There is such a difference between stay-at-home parents and SOME working out of the home parents. Their kids are scheduled but the parents are not in the kids' lives. On weekends and holidays, they are at a loss for what to DO with their kids. In stay-at-home and especially homeschooling families, we just operate as a group all the time and don't get desperate when the kids are around. These are our loved ones and we are a part of each other's lives. It's second nature. Hard to describe.
If G-d Forbid one of my sons died of ANY cause I would not give a flying HOOT for my hair.
If that son had killed many children AND himself, I would give LESS of a flying HOOT for my hair than if he had died of another cause. Funeral or no funeral. That is just sick.
INDEED.
And all the rationalizing and pontificating in the world will NOT make-up for FAMILY CLOSENESS, UNITY, BONDEDNESS, LOVE.
And, I think that folks who’ve never had it—too many—have no clue what it’s about; what it costs and what it’s worth.
I’m a scrappy enough bloke but it’s always interesting on these threads how much I can count on being attacked for saying that parents aren’t doing their job when the kids are not ATTACHED, EMOTIONALLY BONDED the first 8 years.
Yes and no.
For some folks, probably those living more shallow lives . . . they know nothing else.
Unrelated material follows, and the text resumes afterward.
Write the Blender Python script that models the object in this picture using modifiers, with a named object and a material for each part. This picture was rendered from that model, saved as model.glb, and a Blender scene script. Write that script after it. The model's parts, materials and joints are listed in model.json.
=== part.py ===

Going through the motions is all they’ve done. No one ever taught them any better. Likely their parents didn’t know any better. And they never paused long enough to say—tweet everyone out of the pool. This isn’t working and I’m not going on until I find something that convincingly works a LOT better.
They just keep going through the motions.
don’t read that mag rag and wouldn’t read the interview either.
don’t read that mag or any others like it and wouldn’t read the interview either.
In truth, you have no idea what you would do or how you would behave until it happens to you. You think you know but you can’t know until that day.
There are thousands, probably hundreds of thousands of moms in the US like this. She is trying to cope. She will be tormented for the rest of her days. Sad beyond words.